### YOUR INSTRUCTIONS
Copy each line of the listing below exactly.

"""

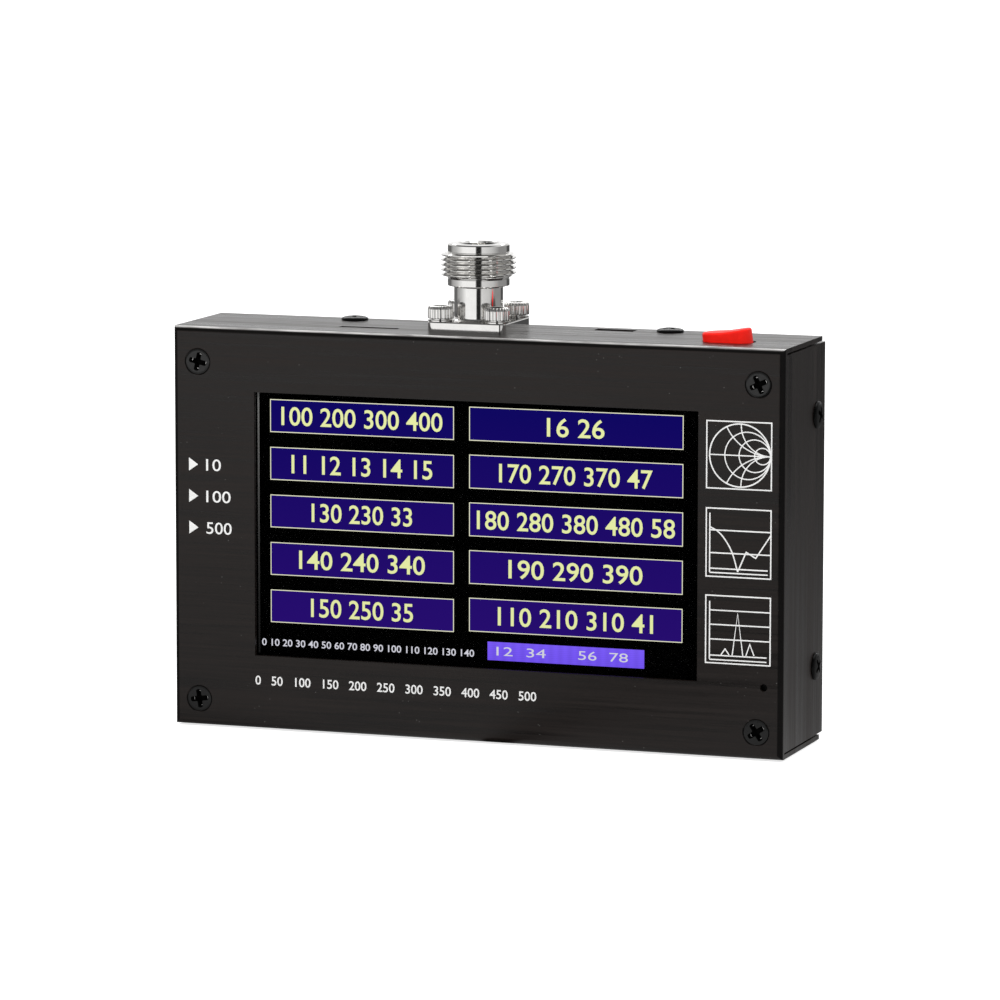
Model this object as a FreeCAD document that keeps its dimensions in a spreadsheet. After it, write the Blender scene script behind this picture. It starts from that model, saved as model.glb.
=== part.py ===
import FreeCAD, Part
import math
import os
import re
import Sketcher

# Hand-held antenna analyzer: a folded sheet-aluminium box with a colour touch display, a panel
# coaxial jack and a rocker switch on its top. Millimetres, +Z up, the display faces -Y, the
# origin lies under the middle of the box on the surface it stands on.

doc = FreeCAD.newDocument("analyzer")
sizes = doc.addObject("Spreadsheet::Sheet", "Sizes")

VALUES = {
    # box
    "box_w": 136.0,
    "box_h": 86.0,
    "box_d": 30.0,
    "wall": 1.0,
    "bend": 1.25,
    "seam": 0.35,
    "trim": 2.2,
    "relief": 0.6,
    "cover_gap": 0.2,
    "tab_w": 14.0,
    "tab_len": 10.5,
    "lip": 4.0,
    # screw places in the box
    "face_x": 62.35,
    "face_low": 5.7,
    "face_high": 78.5,
    "cover_x": 35.6,
    "cover_z": 26.75,
    "cover_in": 5.8,
    "csk_d": 5.9,
    "shank": 3.0,
    "hole_gap": 0.2,
    "head_d": 6.0,
    "head_rise": 0.9,
    "nut_w": 5.5,
    "nut_t": 1.8,
    # window and display stack
    "win_w": 98.9,
    "win_h": 56.7,
    "win_z": 44.1,
    "screen_w": 105.5,
    "screen_h": 67.2,
    "gasket": 0.8,
    "gasket_lip": 0.8,
    "touch_t": 1.4,
    "tray": 2.6,
    "tray_wall": 0.8,
    "cell_gap": 0.15,
    # small openings in the box
    "led_x": 63.95,
    "led_z": 15.2,
    "led_d": 1.6,
    "card_x": -27.2,
    "card_w": 13.2,
    "card_t": 1.8,
    "plug_x": 23.6,
    "plug_w": 8.8,
    "plug_t": 3.4,
    # rocker
    "rock_x": 52.6,
    "rock_y": -3.9,
    "cap_w": 10.4,
    "cap_t": 6.2,
    "cap_rise": 1.8,
    "cap_drop": 1.5,
    "cap_tilt": 7.0,
    "cap_round": 0.5,
    "cap_end": 2.7,
    "pivot_z": 2.0,
    "pivot_d": 1.3,
    "pivot_gap": 0.05,
    "cap_gap": 0.45,
    "switch_w": 13.6,
    "switch_t": 9.6,
    "switch_h": 11.0,
    # jack
    "jack_x": -4.3,
    "jack_y": 0.5,
    "flange": 17.5,
    "flange_t": 2.2,
    "flange_r": 1.5,
    "bolt_gap": 12.7,
    "neck_d": 10.4,
    "collar_d": 13.15,
    "thread_d": 15.875,
    "collar_z": 9.4,
    "collar_t": 1.5,
    "thread_z": 11.4,
    "thread_t": 5.0,
    "rim_z": 18.4,
    "rim_edge": 0.5,
    "bore_d": 8.2,
    "bore_depth": 9.0,
    "spigot_d": 10.4,
    "spigot_t": 1.4,
    "socket_d": 3.04,
    "socket_low": 1.6,
    "socket_hole": 1.65,
    "cup_len": 6.0,
    "cup_d": 2.4,
    "link_d": 0.9,
    "cap_screw_d": 5.4,
    "cap_screw_t": 2.8,
    "washer_t": 0.5,
    "hexnut_w": 5.5,
    "hexnut_t": 2.4,
    # boards
    "board_off": 7.9,
    "board_t": 1.6,
    "board_side": 3.0,
    "board_edge": 3.2,
    "post_d": 5.0,
    "lift": 10.4,
    "rf_w": 88.0,
    "rf_h": 34.0,
    "rf_x": -8.0,
    "rf_top": 6.0,
    # battery
    "pack_w": 70.0,
    "pack_h": 34.0,
    "pack_t": 8.0,
    "pack_z": 8.0,
    "pack_x": -5.0,
    "tape": 0.5,
}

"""

### TASK OUTPUT
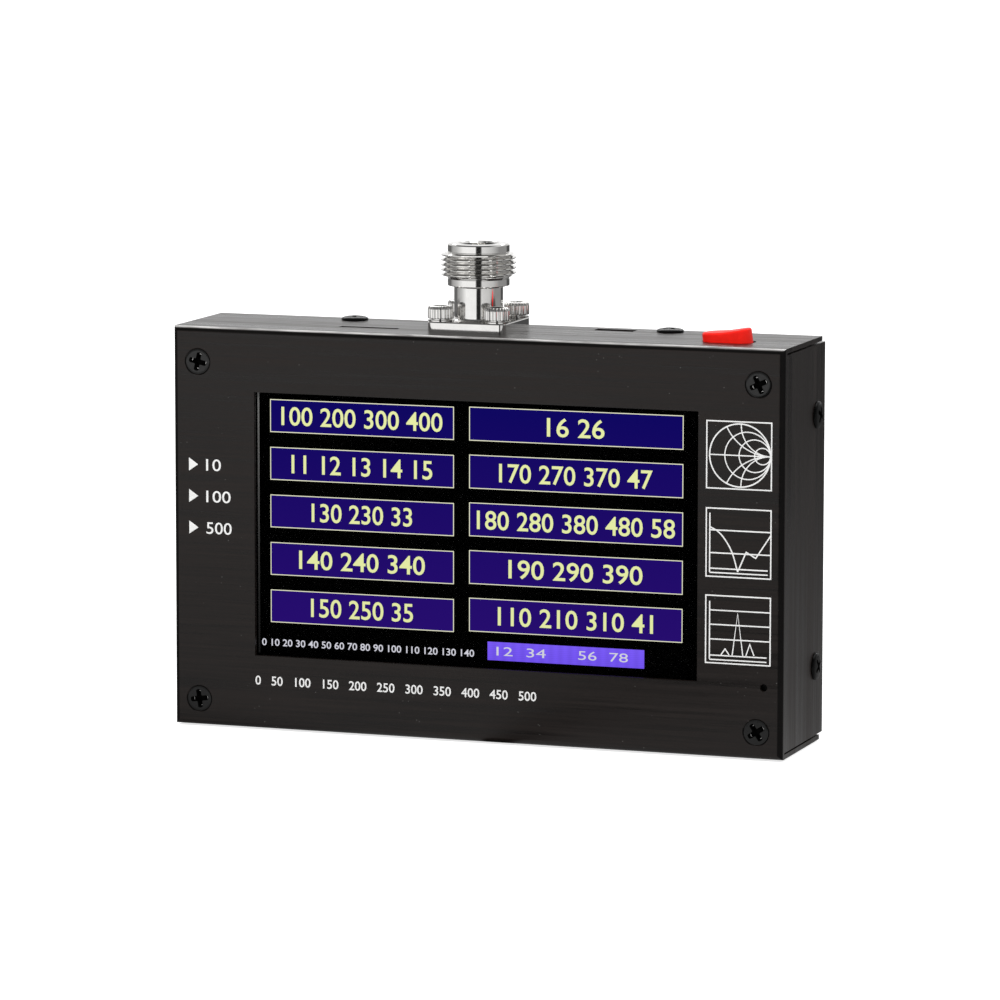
Model this object as a FreeCAD document that keeps its dimensions in a spreadsheet. After it, write the Blender scene script behind this picture. It starts from that model, saved as model.glb.
=== part.py ===
import FreeCAD, Part
import math
import os
import re
import Sketcher

# Hand-held antenna analyzer: a folded sheet-aluminium box with a colour touch display, a panel
# coaxial jack and a rocker switch on its top. Millimetres, +Z up, the display faces -Y, the
# origin lies under the middle of the box on the surface it stands on.

doc = FreeCAD.newDocument("analyzer")
sizes = doc.addObject("Spreadsheet::Sheet", "Sizes")

VALUES = {
    # box
    "box_w": 136.0,
    "box_h": 86.0,
    "box_d": 30.0,
    "wall": 1.0,
    "bend": 1.25,
    "seam": 0.35,
    "trim": 2.2,
    "relief": 0.6,
    "cover_gap": 0.2,
    "tab_w": 14.0,
    "tab_len": 10.5,
    "lip": 4.0,
    # screw places in the box
    "face_x": 62.35,
    "face_low": 5.7,
    "face_high": 78.5,
    "cover_x": 35.6,
    "cover_z": 26.75,
    "cover_in": 5.8,
    "csk_d": 5.9,
    "shank": 3.0,
    "hole_gap": 0.2,
    "head_d": 6.0,
    "head_rise": 0.9,
    "nut_w": 5.5,
    "nut_t": 1.8,
    # window and display stack
    "win_w": 98.9,
    "win_h": 56.7,
    "win_z": 44.1,
    "screen_w": 105.5,
    "screen_h": 67.2,
    "gasket": 0.8,
    "gasket_lip": 0.8,
    "touch_t": 1.4,
    "tray": 2.6,
    "tray_wall": 0.8,
    "cell_gap": 0.15,
    # small openings in the box
    "led_x": 63.95,
    "led_z": 15.2,
    "led_d": 1.6,
    "card_x": -27.2,
    "card_w": 13.2,
    "card_t": 1.8,
    "plug_x": 23.6,
    "plug_w": 8.8,
    "plug_t": 3.4,
    # rocker
    "rock_x": 52.6,
    "rock_y": -3.9,
    "cap_w": 10.4,
    "cap_t": 6.2,
    "cap_rise": 1.8,
    "cap_drop": 1.5,
    "cap_tilt": 7.0,
    "cap_round": 0.5,
    "cap_end": 2.7,
    "pivot_z": 2.0,
    "pivot_d": 1.3,
    "pivot_gap": 0.05,
    "cap_gap": 0.45,
    "switch_w": 13.6,
    "switch_t": 9.6,
    "switch_h": 11.0,
    # jack
    "jack_x": -4.3,
    "jack_y": 0.5,
    "flange": 17.5,
    "flange_t": 2.2,
    "flange_r": 1.5,
    "bolt_gap": 12.7,
    "neck_d": 10.4,
    "collar_d": 13.15,
    "thread_d": 15.875,
    "collar_z": 9.4,
    "collar_t": 1.5,
    "thread_z": 11.4,
    "thread_t": 5.0,
    "rim_z": 18.4,
    "rim_edge": 0.5,
    "bore_d": 8.2,
    "bore_depth": 9.0,
    "spigot_d": 10.4,
    "spigot_t": 1.4,
    "socket_d": 3.04,
    "socket_low": 1.6,
    "socket_hole": 1.65,
    "cup_len": 6.0,
    "cup_d": 2.4,
    "link_d": 0.9,
    "cap_screw_d": 5.4,
    "cap_screw_t": 2.8,
    "washer_t": 0.5,
    "hexnut_w": 5.5,
    "hexnut_t": 2.4,
    # boards
    "board_off": 7.9,
    "board_t": 1.6,
    "board_side": 3.0,
    "board_edge": 3.2,
    "post_d": 5.0,
    "lift": 10.4,
    "rf_w": 88.0,
    "rf_h": 34.0,
    "rf_x": -8.0,
    "rf_top": 6.0,
    # battery
    "pack_w": 70.0,
    "pack_h": 34.0,
    "pack_t": 8.0,
    "pack_z": 8.0,
    "pack_x": -5.0,
    "tape": 0.5,
}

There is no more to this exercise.